Regarding letter from Terry Nielsen who supports the coal mine to pay down debt

 

 

 

 

Dear editor,

Regarding letter from Terry Nielsen who supports the coal mine to pay down debt. The reasons Terry outlined as a counter-argument to the majority of “unproductive wishful thinkers” is that to NOT open a coal mine would be economically “unsustainable.”

The reality sorely missed here, is that the “majority” of people, are the ones who do not understand the very nature of our debt, and this would be best quoted as the “disenchanted educated.”  Note that I do not mean in terms of Terry being a biologist, since I too hold a B.Sc. from McGill and was not educated either.

If I thought the mine would suddenly provide substantial full-time living wages I would actually make considerations especially since the last annual data from the Comox Valley Job Shop stated they served over 7,000 individual clients. Even then I would have to consider the legacy cost to taxpayers for clean-up and other health-related issues.

Yet the problem is lack of understanding of debt. Debt is the blunt stick used to push industry problems down our throats, and government is doing the pushing since they are only lobbied on this one “debt” solution.

Currently our federal budget is about only 8% spending and actually around 92% debt repayment.  Not much spending “bloating” there.  No industry at this stage is going to reverse that reality. For four decades our debt remained stable at $18 billion, when Canada exercised its right to issue roughly 25% of its own currency, compound interest free!
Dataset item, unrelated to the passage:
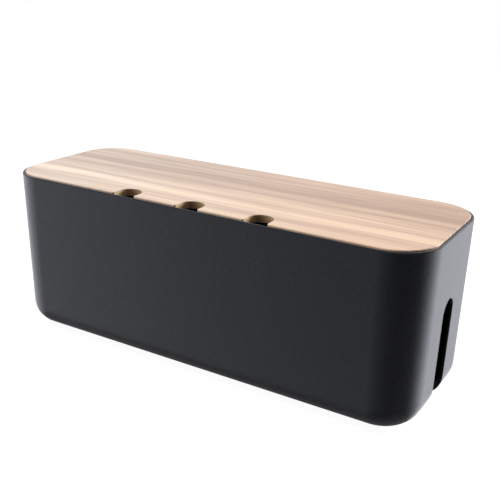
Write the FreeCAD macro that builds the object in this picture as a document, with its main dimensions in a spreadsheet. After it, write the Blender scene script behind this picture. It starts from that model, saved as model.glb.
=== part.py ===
import FreeCAD, Part
import math
import os
import Sketcher

# Cable management box: one moulded tub, a drop-in wooden lid and four rubber feet.
# Millimetres, +Z up, X along the box, -Y the front, which has the notches of the lid.
# The origin is on the table under the middle of the box.

doc = FreeCAD.newDocument("cable_box")

driving_sizes = [
    ("box_length", 400, "outer length at the rim"),
    ("box_width", 143, "outer width at the rim"),
    ("shell_height", 149, "underside of the tub to its rim"),
    ("wall_thickness", 2, "walls and floor"),
    ("rim_corner_radius", 36, "outer upright corners at the rim"),
    ("draft_angle", 1.1, "degrees that each wall leans in towards the floor"),
    ("bottom_radius", 22, "outer round between walls and floor"),
    ("rim_rounding", 0.5, "both edges of the rim"),
    ("slot_rounding", 0.4, "edges of the cable slots"),
    ("slot_width", 23.5, "cable slot in each end wall"),
    ("slot_top", 95, "underside of the tub to the crown of the slot"),
    ("slot_reach", 10, "start of the flat floor to the inner end of the slot"),
    ("rib_thickness", 1.6, "upright ribs that carry the lid"),
    ("rib_reach", 3.5, "rib beyond the inside of the wall, at the rim"),
    ("outer_rib_place", 140, "middle of the box to the outer ribs of the long walls"),
    ("end_rib_place", 28, "middle of the box to the ribs of the end walls"),
    ("lid_gap", 0.5, "between the lid's edge and the inside of the rim"),
    ("lid_proud", 1.2, "lid above the rim"),
    ("core_thickness", 5, "fibreboard core of the lid"),
    ("veneer_thickness", 0.5, "each face of the lid"),
    ("veneer_rounding", 0.4, "upper edge of the top veneer"),
    ("notch_count", 3, "cable notches in the front edge of the lid"),
    ("notch_width", 21, "cable notch"),
    ("notch_depth", 19, "front edge of the lid to the back of the notch"),
    ("notch_pitch", 64, "notch to notch"),
    ("notch_mouth_rounding", 2, "upright corners where a notch meets the front edge"),
    ("foot_diameter", 14, "rubber foot"),
    ("foot_thickness", 2, "rubber foot"),
    ("foot_recess", 0.8, "depth that a foot is let into the floor"),
    ("foot_clearance", 0.3, "around a foot in its recess"),
    ("foot_rounding", 0.5, "lower edge of a foot"),
    ("foot_inset", 14, "start of the flat floor to the middle of a foot"),
    ("cut_overrun", 5, "length that a cut runs past what it cuts"),
    ("tolerance", 0.005, "distance within which two places count as one"),
]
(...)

This came in handy for tale-end hurricanes in the Maritimes, or ice storms in central Canada, floods in the Prairies or forest fires in the Rockies. Since 1974, we started to rely on banks at compound interest to issue ALL currency, and that debt is now well over $500 billion, of which we attempt to pay roughly $34 billion annually.

Yes, “massive spending cuts” in order to feed the beast of debt.

Canada needs currency as Units of Exchange NOT as units of debt, and so we sell off our resources to “industry” against all our better judgments. The solution is disguised as vastly complicated, with inflation and NAFTA and stock market derivatives.

But the real solution is not actually that difficult, especially if you understand the real problem.  Our government needs to stop paying compound interest to banks, in order to take responsibility for our primary constitutional responsibility of providing available currency to our citizens.  Then stop subsidizing industry so heavily. But that, my dear Terry, is a lesson for another day.